A la fin d'un repas familial réunissant sa mère, Eric, ses deux frères et leurs épouses, Lina fait un aveu à ses enfants, elle leur révèle un secret qui l'étouffe depuis des années. Malgré le choc de la révélation, malgré la souffrance de sa mère, Eric reste froid... Sa relation avec sa mère a toujours été très compliquée, il a toujours manifesté une certaine distance envers cette mère qu'il n'a jamais pu appeler autrement que par son prénom. Une femme qui, durant toute son enfance, était soit absente, soit présente sans être vraiment là. "Elle était là mais elle était loin. Je ne comprenais pas ces sautes d'humeur, ces sautes d'amour."

Mais dans les semaines qui suivent, Eric ressent l'impérieux besoin d'aller à la découverte de l'histoire de cette mère qui ne lui a jamais prodigué qu'une "affection à éclipse", à la rencontre de cette femme qu'il ne connait pas. Il se rend alors à Nice, la ville où il est né, une ville où il n'a pas vécu puisque sa mère est repartie avec lui, juste après sa naissance, dans sa famille à Bordeaux. Il sait que sa mère s'était retrouvée enceinte de lui à dix-sept ans après être tombée amoureuse d'un juif marocain, Moshé. Il va arpenter les ruelles du vieux Nice, aller jusqu'au village d'Ascros où elle a passé la fin de sa grossesse. Il marche dans les pas de sa mère, l'imaginant à chaque coin de rue, imaginant les sentiments de Lina, jeune fille de dix-sept ans, seule, rejetée par sa famille, interrogeant ceux qui ont pu la connaitre.

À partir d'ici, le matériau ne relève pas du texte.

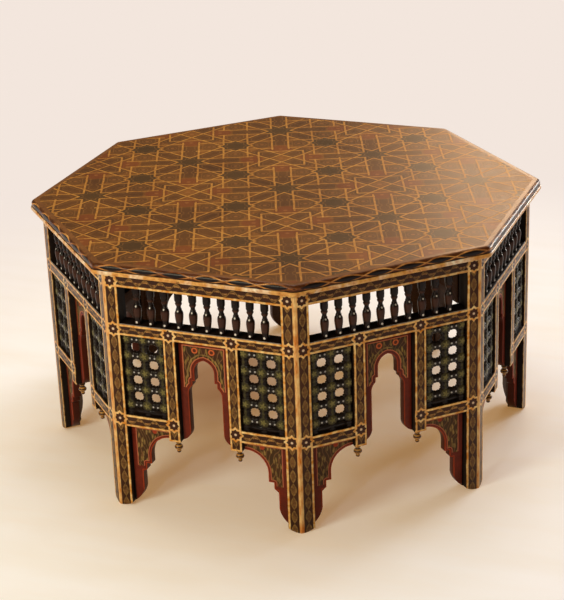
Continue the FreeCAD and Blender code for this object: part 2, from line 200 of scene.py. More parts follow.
class Sock:
    # A number that changes over the surface. Arithmetic on it adds Math nodes to its tree.
    def __init__(self, tree, socket):
        self.tree, self.socket = tree, socket

    def maths(self, operation, *others):
        maker = self.tree.nodes.new("ShaderNodeMath")
        maker.operation = operation
        for target, value in zip(maker.inputs, (self, *others)):
            feed(self.tree, target, value)
        return Sock(self.tree, maker.outputs[0])

    def __add__(self, other): return self.maths("ADD", other)
    def __radd__(self, other): return self.maths("ADD", other)
    def __sub__(self, other): return self.maths("SUBTRACT", other)
    def __rsub__(self, other): return (self * -1) + other
    def __mul__(self, other): return self.maths("MULTIPLY", other)
    def __rmul__(self, other): return self.maths("MULTIPLY", other)
    def __truediv__(self, other): return self.maths("DIVIDE", other)
    def __rtruediv__(self, other): return self.maths("POWER", -1) * other
    def __abs__(self): return self.maths("ABSOLUTE")
    def __lt__(self, other): return self.maths("LESS_THAN", other)
    def __gt__(self, other): return self.maths("GREATER_THAN", other)


def least(first, *others):  # the smallest of them
    for other in others:
        first = first.maths("MINIMUM", other)
    return first


def most(first, *others):  # the largest of them
    for other in others:
        first = first.maths("MAXIMUM", other)
    return first


def clip(value):  # kept between 0 and 1
    return most(least(value, 1), 0)


def hypot(a, b):  # the root of the sum of the squares
    return (a * a + b * b).maths("SQRT")


def inside(distance, soft=0.5):  # 1 where the distance is below nought, over a soft edge
    return clip(distance * (-0.5 / soft) + 0.5)


def stroke(distance, width, soft=0.5):  # 1 along a line of that width
    return inside(abs(distance) - width / 2, soft)


class Finish:
    # One material: its tree, its Object coordinates in millimetres, and one method for any node.
    def __init__(self, name):
        self.material = bpy.data.materials.new(name)
        self.material.use_nodes = True
        self.tree = self.material.node_tree
        self.shader = self.tree.nodes["Principled BSDF"]
        metres = self.node("TexCoord", output="Object")
        self.position = self.node("VectorMath", {"operation": "SCALE"}, {"Vector": metres, "Scale": 1 / mm})
        self.x, self.y, self.z = (
            Sock(self.tree, self.node("SeparateXYZ", None, {"Vector": self.position}, axis)) for axis in "XYZ"
        )

    def node(self, kind, settings=None, values=None, output=0):
        # Any node: its settings first, such as an operation, and then its sockets' links or values.
        maker = self.tree.nodes.new("ShaderNode" + kind)
        for name, value in (settings or {}).items():
            setattr(maker, name, value)
        for name, value in (values or {}).items():
            feed(self.tree, maker.inputs[name], value)
        return maker.outputs[output]

    def noise(self, size, detail, stretch=None, roughness=0.5):
        # Smooth noise about nought, from -1 to 1, whose lumps are about that many millimetres. Stretch
        # multiplies the coordinates, so less than 1 draws the lumps out.
        vector = self.position
        if stretch:
            vector = self.node("VectorMath", {"operation": "MULTIPLY"}, {0: vector, 1: stretch})
        values = {"Vector": vector, "Scale": 1 / size, "Detail": detail, "Roughness": roughness}
        return (Sock(self.tree, self.node("TexNoise", None, values)) - 0.5) * 2

    def mix(self, factor, first, second):  # the node keeps its factor between 0 and 1
        return self.node("Mix", {"data_type": "RGBA"}, {0: factor, 6: first, 7: second}, 2)

    def bump(self, height, strength, depth):  # height and depth in millimetres
        return self.node("Bump", None, {"Height": height, "Strength": strength, "Distance": depth * mm})

    def lay(self, mask, tone):  # one more coat, where the mask is 1
        self.colour = self.mix(mask, self.colour, tone)

    def finish(self, roughness, normal=None, coat=0.0, coatRoughness=0.1, specular=0.5):
        for name, value in (
            ("Base Color", self.colour), ("Roughness", roughness), ("Normal", normal),
            ("Coat Weight", coat), ("Coat Roughness", coatRoughness), ("Specular IOR Level", specular),
        ):
            if value is not None:
                feed(self.tree, self.shader.inputs[name], value)
        return self.material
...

Il va alors peu à peu comprendre ce qu'a vécu sa mère, fille-mère à dix-sept ans d'un père étranger et juif. Avec cette grossesse, honte et déshonneur s'abattent sur sa famille bien pensante, Lina est "livrée au gang des soutanes" avec la complicité des religieuses. Il va alors comprendre pourquoi il a ressenti un sentiment d'abandon toute sa vie, comprendre la place qu'a prise sa grand-mère et la place qui a été laissée à sa mère auprès de lui puisqu'il l'a longtemps considérée comme sa soeur.
"Le cours normal de mes sentiments avait été dévié comme on détourne un fleuve. Une mère, on l'aime sans réserve. Une soeur, on peut la détester.".
" Dès le commencement je n'ai pas été ton fils puisque tu ne pouvais pas être ma mère."

Ce roman très personnel raconte une quête identitaire. L'auteur comprend pourquoi et comment lui ont été volés ses parents et sa judéité. Il comprend la cause d'une relation larvée et le manque qu'il a ressenti toute sa vie. Je l'ai trouvé très émouvant dans sa recherche de preuves qu'il a été aimé par sa mère et dans ses regrets par rapport à la distance qu'il a toujours maintenue avec elle. On ressent aussi toute sa colère contre l'église, contre les préjugés de l'époque qui ont pesé si fort sur son destin. Il nous livre le portrait d'une femme blessée, victime, qui a été effacée, une femme complètement bouleversante. Non seulement cette histoire est très forte mais la plume d'Eric Fottorino est sublime, d'une infinie délicatesse, parsemée de phrases choc. Et la fin est d'une rare beauté... Gros coup de coeur pour ce roman et pour cet auteur que je découvre mais dont j'ai déjà acheté un des romans précédents tellement j'ai envie de plus le découvrir.